Cierto. Y como la simulación y corrupción tenían --tienen aun-- dialéctica propia, la cultura de instituciones y prácticas creada por ambas posee, lógicamente, dialecticidad. Hoy está en crisis.

Así se explica la crisis institucional en México, como da sentido, asimismo, muchos otros aspectos críticos --y, ergo, cruciales-- del poder formal, el del Estado, y de la sociedad misma.

Ello se tradujo en percepciones públicas no sólo en México, sino a exteramuros. El sistema político mexicano movió a admiración emulativa.

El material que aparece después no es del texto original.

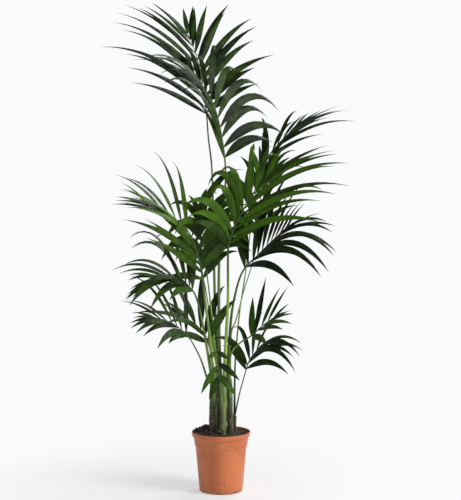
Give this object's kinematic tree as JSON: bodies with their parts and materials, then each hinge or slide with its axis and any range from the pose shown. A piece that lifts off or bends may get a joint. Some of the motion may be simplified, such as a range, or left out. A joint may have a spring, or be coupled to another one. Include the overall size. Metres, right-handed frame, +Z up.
{
  "type": "potted kentia palm",
  "caption": "Tall potted kentia palm with slender sheathed stems, arching pinnate fronds of long dark green leaflets, and a terracotta coloured plastic nursery pot",
  "frame": {"origin": "centre of the pot's flat underside, on the surface that it stands on", "axes": "+Z up along the stems, -Y the front, +X to the right seen from the front"},
  "size_m": [0.9163, 0.842, 1.784],
  "materials": {
    "plastic": "thin satin terracotta coloured plastic, turned bands under the rim",
    "compost": "dark damp potting compost, lumpy and matt",
    "sheath": "fibrous leaf sheaths, mottled brown and dark green",
    "leaf": "ribbed leaflets with a satin gloss, mid to dark green, paler below",
    "stalk": "smooth yellow green stalks, darker toward the leaflets"
  },
  "bodies": {
    "root": {"pot": "plastic", "soil": "compost", "stem_left": "sheath", "stem_back": "sheath", "stem_front": "sheath", "stem_right": "sheath", "stem_slim": "sheath", "frond_top": "leaf", "frond_high": "leaf", "frond_left_upper": "leaf", "frond_centre": "leaf", "frond_left_centre": "leaf", "frond_right_back": "leaf", "frond_right_top": "leaf", "frond_right_inner": "leaf", "frond_left_lower": "leaf", "frond_left_lowest": "leaf", "frond_left_young": "leaf", "frond_left_dark": "leaf", "frond_low_front": "leaf", "frond_right_low": "leaf", "frond_right_droop": "leaf"}
  },
  "joints": []
}
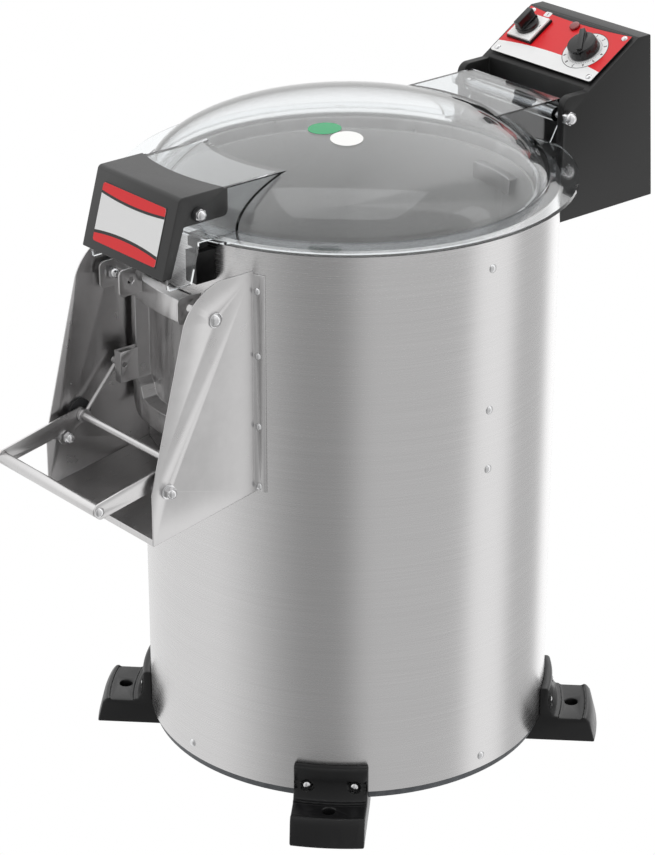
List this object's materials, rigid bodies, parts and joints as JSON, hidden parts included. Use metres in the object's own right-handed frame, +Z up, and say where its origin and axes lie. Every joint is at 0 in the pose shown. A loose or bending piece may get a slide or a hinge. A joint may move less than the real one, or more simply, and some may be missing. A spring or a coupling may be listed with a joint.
{
  "type": "electric potato peeler",
  "caption": "Floor-standing electric potato peeler: steel drum with abrasive disc, clear hinged lid, lever-worked outlet door and a control box with switch and timer.",
  "frame": {"origin": "on the drum's axis at floor level", "axes": "+Z up; the outlet chute and lever face -Y; the control box and lid hinge are on the +Y side; +X is the right side seen from the front"},
  "size_m": [0.608, 0.9768, 0.9605],
  "materials": {
    "stainless": "brushed satin",
    "fasteners": "bright",
    "dark_sheet": "satin",
    "abrasive": "rough abrasive coat",
    "moulded_black": "matte",
    "knob_black": "satin",
    "painted_black": "fine powder coat",
    "printed_face": "printed red, white and black",
    "white_plastic": "gloss",
    "red_lens": "translucent",
    "clear_plastic": "clear polycarbonate",
    "rubber": "matte",
    "bearing_steel": "turned",
    "cast_parts": "cast and turned",
    "cast_disc": "cast",
    "motor_paint": "painted",
    "drain_plastic": "matte"
  },
  "bodies": {
    "frame": {"casing": "stainless", "base_plate": "dark_sheet", "foot_front_left": "moulded_black", "foot_front_right": "moulded_black", "foot_rear_left": "moulded_black", "foot_rear_right": "moulded_black", "casing_screws": "fasteners", "inner_drum": "stainless", "abrasive_lining": "abrasive", "chamber_floor": "stainless", "rim_gasket": "rubber", "bearing_housing": "cast_parts", "bearings": "bearing_steel", "shaft_seal": "rubber", "drive_belt": "rubber", "motor_plate": "dark_sheet", "motor_housing": "motor_paint", "drain_pipe": "drain_plastic", "water_pipe": "stainless", "cable_gland": "moulded_black", "left_chute_plate": "stainless", "right_chute_plate": "stainless", "chute_tray": "stainless", "chute_bumper": "rubber", "pivot_bolts": "fasteners", "acorn_nuts": "fasteners", "lid_hinge_rod": "fasteners", "lid_switch": "moulded_black", "control_box": "painted_black", "box_rear_cover": "painted_black", "box_bracket": "dark_sheet", "box_screws": "fasteners", "face_plate": "printed_face", "switch_plate": "white_plastic", "switch_body": "moulded_black", "timer_body": "moulded_black", "pilot_lamp": "red_lens", "contactor": "moulded_black"},
    "disc_rotor": {"main_shaft": "bearing_steel", "abrasive_disc": "cast_disc", "disc_grit": "abrasive", "hub_nut": "bearing_steel", "driven_pulley": "cast_parts"},
    "armature": {"motor_rotor": "bearing_steel", "motor_pulley": "cast_parts"},
    "lid": {"lid": "clear_plastic", "front_cap": "painted_black", "badge_plate": "printed_face", "cap_bolts": "fasteners", "lid_magnet": "moulded_black"},
    "lever": {"lever_frame": "stainless", "lever_grip": "stainless", "grip_screws": "fasteners"},
    "link": {"link_rod": "stainless"},
    "door": {"door_leaf": "stainless", "door_seal": "rubber", "door_brackets": "stainless", "door_lug": "stainless"},
    "switch": {"switch_knob": "knob_black"},
    "timer": {"timer_knob": "knob_black"}
  },
  "joints": [
    {"name": "lid_hinge", "type": "hinge", "parent": "frame", "child": "lid", "pos_m": [0, 0.296, 0.863], "axis": [-1, 0, 0], "range_deg": [0, 95]},
    {"name": "lever_hinge", "type": "hinge", "parent": "frame", "child": "lever", "pos_m": [0, -0.397, 0.521], "axis": [1, 0, 0], "range_deg": [0, 62]},
    {"name": "link_swing", "type": "hinge", "parent": "lever", "child": "link", "pos_m": [-0.0975, -0.372, 0.546], "axis": [-1, 0, 0], "range_deg": [0, 67.58]},
    {"name": "door_hinge", "type": "hinge", "parent": "frame", "child": "door", "pos_m": [0, -0.317, 0.733], "axis": [-1, 0, 0], "range_deg": [0, 14]},
    {"name": "disc_spin", "type": "hinge", "parent": "frame", "child": "disc_rotor", "pos_m": [0, 0, 0.5], "axis": [0, 0, 1], "continuous": true},
    {"name": "motor_spin", "type": "hinge", "parent": "frame", "child": "armature", "pos_m": [0, 0.18, 0.35], "axis": [0, 0, 1], "continuous": true},
    {"name": "switch_turn", "type": "hinge", "parent": "frame", "child": "switch", "pos_m": [-0.066, 0.38535, 0.93621], "axis": [0, 0.518, -0.8554], "range_deg": [0, 60]},
    {"name": "timer_turn", "type": "hinge", "parent": "frame", "child": "timer", "pos_m": [0.049, 0.38022, 0.9331], "axis": [0, 0.518, -0.8554], "range_deg": [0, 300]}
  ],
  "couplings": [
    {"joint": "link_swing", "follows": "lever_hinge", "ratio": 1.09},
    {"joint": "door_hinge", "follows": "lever_hinge", "ratio": 0.22581},
    {"joint": "motor_spin", "follows": "disc_spin", "ratio": 3.5874}
  ]
}
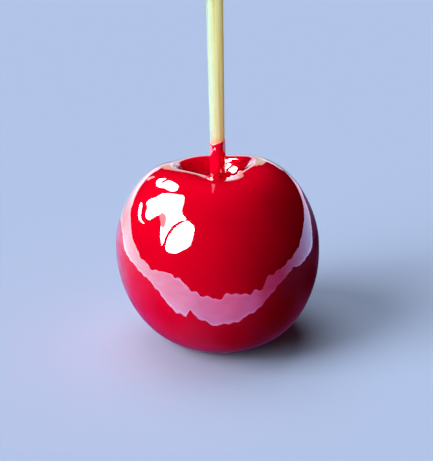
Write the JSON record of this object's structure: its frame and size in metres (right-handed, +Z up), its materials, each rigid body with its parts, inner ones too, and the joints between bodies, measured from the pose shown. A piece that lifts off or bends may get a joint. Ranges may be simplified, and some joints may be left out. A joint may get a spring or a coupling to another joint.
{
  "type": "toffee apple",
  "caption": "Whole apple in a smooth, glossy red toffee coat, with a tapered wooden stick in its stalk hollow to hold it by; it stands on a small flat spot.",
  "frame": {"origin": "where the stick's axis meets the surface that the apple stands on", "axes": "+Z up along the stick's axis; -Y the front, where the rim of the hollow dips lowest; +X to the right, seen from the front"},
  "size_m": [0.0762, 0.0762, 0.18],
  "materials": {
    "toffee": "smooth, hard, mirror-glossy red boiled sugar",
    "wood": "bare pale bamboo with fine lengthwise fibres"
  },
  "bodies": {
    "root": {"coated_apple": "toffee", "stick": "wood"}
  },
  "joints": []
}
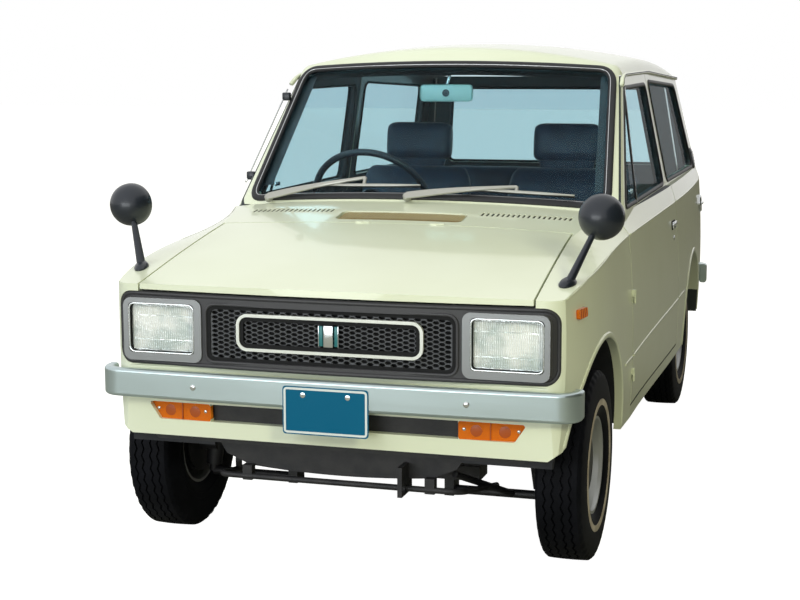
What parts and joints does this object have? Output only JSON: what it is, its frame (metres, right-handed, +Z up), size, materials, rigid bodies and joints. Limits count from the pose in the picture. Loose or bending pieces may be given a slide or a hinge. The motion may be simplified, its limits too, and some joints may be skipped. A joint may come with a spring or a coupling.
{
  "type": "kei car with a van tail",
  "caption": "Small two-door kei car with a van tail: hinged doors, bonnet and tailgate, coupled steering and freely turning road wheels.",
  "frame": {"origin": "on the ground, midway between the bumpers' outer faces, on the centre plane", "axes": "+Z up, nose towards -Y, +X is the car's left side"},
  "size_m": [1.42, 2.995, 1.3648],
  "materials": {
    "paint": "gloss",
    "dark_paint": "satin",
    "underbody": "matte",
    "window_glass": "clear",
    "lamp_glass": "fluted clear",
    "amber": "gloss",
    "red_lens": "gloss",
    "bumper_steel": "satin",
    "bezel": "satin",
    "panel_black": "satin",
    "ring_white": "gloss",
    "plate": "gloss",
    "tyre": "matte",
    "wheel_steel": "satin",
    "iron": "matte",
    "engine_metal": "cast",
    "exhaust_steel": "dull",
    "seat_cloth": "vinyl",
    "dash": "grained",
    "wheel_rim_black": "satin",
    "mirror_black": "gloss",
    "wiper_metal": "satin"
  },
  "bodies": {
    "body": {"fenders": "paint", "quarter_panels": "paint", "cowl_panel": "paint", "roof_panel": "paint", "front_valance": "paint", "tail_panel": "paint", "windscreen": "window_glass", "quarter_glass": "window_glass", "grille_panel": "panel_black", "grille": "panel_black", "grille_ring": "ring_white", "headlamp_bezels": "bezel", "headlamp_lenses": "lamp_glass", "amber_lamps": "amber", "tail_lamps": "red_lens", "front_bumper": "bumper_steel", "rear_bumper": "bumper_steel", "number_plates": "plate", "floor_pan": "underbody", "inner_wings": "underbody", "front_suspension": "iron", "rear_axle": "iron", "engine": "engine_metal", "exhaust": "exhaust_steel", "front_seats": "seat_cloth", "rear_seat": "seat_cloth", "dashboard": "dash", "fender_mirrors": "mirror_black", "wipers": "wiper_metal"},
    "bonnet": {"bonnet": "paint"},
    "door_left": {"door_left": "paint", "door_glass_left": "window_glass"},
    "door_right": {"door_right": "paint", "door_glass_right": "window_glass"},
    "tailgate": {"tailgate": "paint", "tailgate_glass": "window_glass"},
    "steering_wheel": {"steering_wheel": "wheel_rim_black"},
    "knuckle_left": {"knuckle_left": "iron"},
    "knuckle_right": {"knuckle_right": "iron"},
    "road_wheel_front_left": {"wheel_front_left": "wheel_steel", "tyre_front_left": "tyre"},
    "road_wheel_front_right": {"wheel_front_right": "wheel_steel", "tyre_front_right": "tyre"},
    "road_wheel_rear_left": {"wheel_rear_left": "wheel_steel", "tyre_rear_left": "tyre"},
    "road_wheel_rear_right": {"wheel_rear_right": "wheel_steel", "tyre_rear_right": "tyre"}
  },
  "joints": [
    {"name": "steer_left", "type": "hinge", "parent": "body", "child": "knuckle_left", "pos_m": [0.478, -1.1, 0.18], "axis": [-0.1407, 0, 0.9901], "range_deg": [-30, 30]},
    {"name": "steer_right", "type": "hinge", "parent": "body", "child": "knuckle_right", "pos_m": [-0.478, -1.1, 0.18], "axis": [0.1407, 0, 0.9901], "range_deg": [-30, 30]},
    {"name": "steering_wheel_turn", "type": "hinge", "parent": "body", "child": "steering_wheel", "pos_m": [-0.25, -0.52, 0.738], "axis": [0, 0.8601, 0.5101], "range_deg": [-450, 450]},
    {"name": "spin_front_left", "type": "hinge", "parent": "knuckle_left", "child": "road_wheel_front_left", "pos_m": [0.568, -1.1, 0.254], "axis": [1, 0, 0], "continuous": true},
    {"name": "spin_front_right", "type": "hinge", "parent": "knuckle_right", "child": "road_wheel_front_right", "pos_m": [-0.568, -1.1, 0.254], "axis": [1, 0, 0], "continuous": true},
    {"name": "spin_rear_left", "type": "hinge", "parent": "body", "child": "road_wheel_rear_left", "pos_m": [0.539, 0.9, 0.254], "axis": [1, 0, 0], "continuous": true},
    {"name": "spin_rear_right", "type": "hinge", "parent": "body", "child": "road_wheel_rear_right", "pos_m": [-0.539, 0.9, 0.254], "axis": [1, 0, 0], "continuous": true},
    {"name": "door_left_hinge", "type": "hinge", "parent": "body", "child": "door_left", "pos_m": [0.65, -0.63475, 0.6], "axis": [0, 0, -1], "range_deg": [0, 65]},
    {"name": "door_right_hinge", "type": "hinge", "parent": "body", "child": "door_right", "pos_m": [-0.65, -0.63475, 0.6], "axis": [0, 0, 1], "range_deg": [0, 65]},
    {"name": "bonnet_hinge", "type": "hinge", "parent": "body", "child": "bonnet", "pos_m": [0, -0.90225, 0.863], "axis": [-1, 0, 0], "range_deg": [0, 55]},
    {"name": "tailgate_hinge", "type": "hinge", "parent": "body", "child": "tailgate", "pos_m": [0, 1.29, 1.23875], "axis": [1, 0, 0], "range_deg": [0, 80]}
  ],
  "couplings": [
    {"joint": "steer_right", "follows": "steer_left", "ratio": 1},
    {"joint": "steering_wheel_turn", "follows": "steer_left", "ratio": 15}
  ]
}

Hasta los sandinistas contemplaron alguna vez imitarlo.

Allí yace el origen de la crisis actual. Un jefe del Estado que no es tal y que sí es, en cambio, espurio. Un jefe del Estado a modo de los intereses que son y que están, pero que no son los de México.

Tontamente, ese jefe del Estado abre frentes doquiera. Desconfía del pueblo, al que identifica como enemigo y no como su mandante. Ese pueblo, en consulta popular, podría removerlo. Sumariamente.


Glosario:

Contrato social: figura inferida de la ciencia política que se refiere a la suma de consensos generales acerca de la morfología del poder.
Doquiera: por doquier, en dondequiera.